Problems with the UN approach on working life
Nevertheless, working life remains curiously absent from a UN-sponsored sustainability discourse focused somewhat uncritically on economic growth as a solution to the pressures and inequalities of labour under ongoing and accelerating climate change. SDG 8’s aim, for example, to ‘promote sustained, inclusive and sustainable economic growth, full and productive employment and decent work for all’ conflates the human right to full employment and decent work advocated by the International Trade Union Confederation (ITUC) and human rights NGOs, with a market-centred 2030 Agenda that presents an obstacle to achieving it. Critics of the goal contend that, ‘grafting the human rights to full employment and decent work onto a business-oriented economic growth agenda in SDG 8 calls into question whether the 2030 Agenda enshrines full employment and decent work as human rights obligations of states or merely as benefits of economic growth.’
What such an approach misses is a recognition that precarity, inequality and poverty – all common features of even rapidly growing economies – shape vulnerability to the changing climate. As with any social sphere, the workplace is a site of struggle, agency, and compromise. It is both dynamic and degrading: the site of winners and losers, as well as collaborative agency and solidarity. The existing landscapes of inequality impact upon the diverse world of work and workers.
SDGs and the world’s most vulnerable workers
Being sensitive to those diversities means resisting simple dichotomies such as between urban and rural work. In a world characterised by mobility and ongoing urban development in the global North and South, the location and nature of work is likely to be highly dynamic. Critical scholarship at Royal Holloway and elsewhere has started to show how Sustainable Development Goals may run counter to the rights, interests and experiences of the world’s most vulnerable workers, which elide profound inequalities and intersectional experiences within the world in deference to the rights of ‘apolitical, placeless, future citizens’.
The contexts within which climate impacts emerge are structured by economic processes, shaping the manifestation of climate change in certain areas, to direct and intensify its impacts. Whether this takes the form of local resource depletion, such as water or forest wood, or local environmental degradation in the form of water or airborne pollutants, the impact on health and livelihoods compromises the adaptive capacity of those affected, intensifying the impacts of the changing climate where they are felt. These local environmental impacts worsen the impacts of climate change in the vicinity of production processes, shaping a geography of climatic precarity in which large-scale climatic and local economic factors combine to generate an intensified geography of climate change impacts.
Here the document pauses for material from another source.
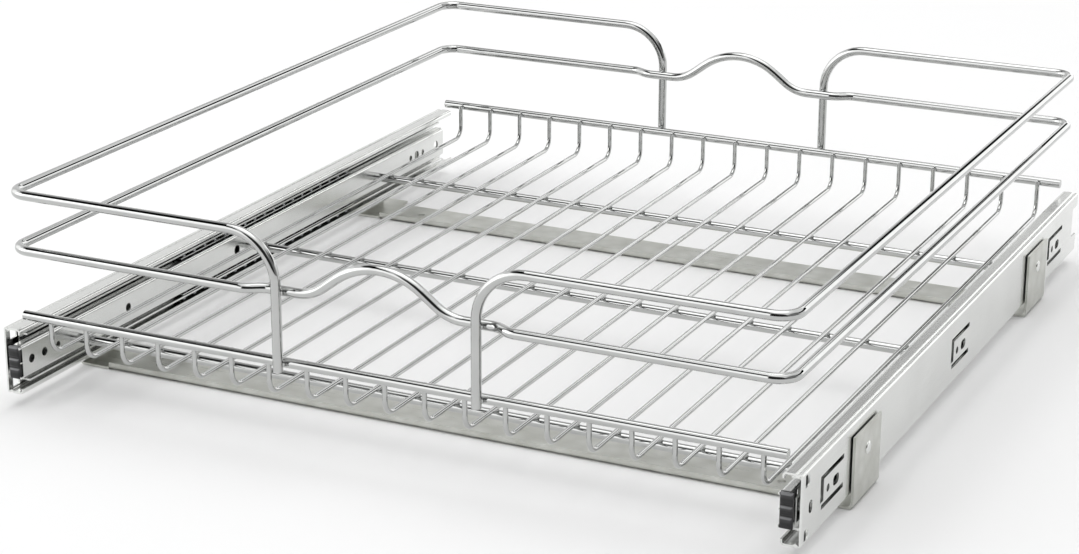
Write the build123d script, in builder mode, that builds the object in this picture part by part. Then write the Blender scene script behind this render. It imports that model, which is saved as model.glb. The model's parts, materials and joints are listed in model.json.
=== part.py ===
"""Pull out cabinet basket: a chrome wire basket on two ball bearing slides.

Millimetres. +X is to the right, +Y to the rear of the cabinet and +Z up. The origin is
on the cabinet floor, midway between the slides and midway along them. The basket is
pushed in.
"""

import os
from math import radians, tan

from build123d import *

# ---------------------------------------------------------------- slides
SLIDE_LENGTH = 558.8
SLIDE_HEIGHT = 42.0
SLIDE_THICKNESS = 12.7
SLIDE_SPACING = 484.8  # clear width between the webs of the two drawer rails
SLIDE_LIFT = 8.5  # cabinet floor to the bottom of the outer rails
SHEET = 1.2
SHEET_BEND = 1.6  # bend radius of the rail sheet, at its middle
OUTER_CORNER_BEND = 0.8
OUTER_LIP = 3.6  # how far the outer rail's edges turn back
OUTER_RAIL_MOUTH = 1.0  # the outer rail's lips stand this far behind the drawer web
GROOVE_INSET = 1.9  # outer face of the slide to the groove rolled in each flange
GROOVE_FLOOR = 0.9
GROOVE_DEPTH = 0.8  # also the length of its sloping sides
GROOVE_BEND = 0.7  # bend radius at the middle of the sheet
INTERMEDIATE_REAR_GAP = 16.4  # rear end of the outer rail to that of the intermediate
INTERMEDIATE_FRONT_GAP = 9.4  # the same at the front, to the ends of its flanges
TONGUE_GAP = 0.6  # front end of the outer rail to the tongue of the intermediate's web
TONGUE_HEIGHT = 13.7
INTERMEDIATE_DEPTH = 6.6
INTERMEDIATE_SETBACK = 2.8  # drawer web face to the edges of the intermediate rail
DRAWER_RAIL_REAR_GAP = 15.9
DRAWER_RAIL_DEPTH = 6.0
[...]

Decent work becomes a great deal harder to secure if one is facing high levels of exposure to climatic hazards and if one possesses lower levels of capital to adapt. High levels of risk intensification engendered by local environmental degradation can in turn affect wider supply chains, extending beyond the local area. That these supply chains are often linked to global Northern consumers presents both responsibility and opportunity: the necessity to act, but also the ability to do so. Whether global Northern consumers appreciate it or not, international organisations continue to point to the scale of the challenge. Over 150 million children are engaged in child labour and working poverty is a fact of life for hundreds of millions around the world. Climate change, for all the talk of the opportunities of a green job bonanza in some parts of the world, is making avoiding an unjust transition even more challenging.
The Disaster Trade project
Indeed, scholarship at Royal Holloway on this nexus of economy and environment, such as the recently launched Disaster Trade project, is beginning to make clear that economic growth is the cause as well as the solution to many climate-related problems. This realisation calls for a shift in the emphasis of the Sustainable Development Goals, away from the idea of growth as a panacea, capable of driving forwards labour and human rights outcomes, and towards a recognition of the capacity of economic growth both to enhance vulnerability to climate change and worsen its impacts for many workers, as in the example of bricks, shown below.
A brick worker in a Bangladeshi brick kiln. The UK is now the world’s biggest importer of bricks, many of which arrive from South Asia for a low economic, but huge carbon and human cost (reproduced with permissions of the author).
SDG 8 represents both a problem and an opportunity. In its current guise, it permits entry to development trajectories that may be unhelpful or even antithetical to sustainable development. Yet by re-prioritising the goal to place economic growth in the service of decent work and reduced vulnerabilities to climate change, it has far more positive potential.
Decent work sits at the very core of reduced vulnerabilities to climate change. Consequently, a reframed and reinvigorated SDG 8 should be priority for advocates of sustainable development.
Laurie Parsons is Lecturer in Human Geography at Royal Holloway, University of London and Principal Investigator of the project ‘The Disaster Trade: The Hidden Footprint of UK Imports and Investment Overseas’. Laurie’s work explores how climate change is articulated through the social, political and economic systems within which we live. Secretary of the Royal Geographical Society’s Climate Change Research Group for the last three years, he has worked extensively to promote research on climate change in the discipline of geography. His first book, Going Nowhere Fast: Inequality in the Age of Translocality, was published by Oxford University Press (2020) and shortlisted for the EuroSEAS 2021 Social Science book prize. An edited collection, entitled Climate Change in the Global Workplace, was published with Routledge in 2021.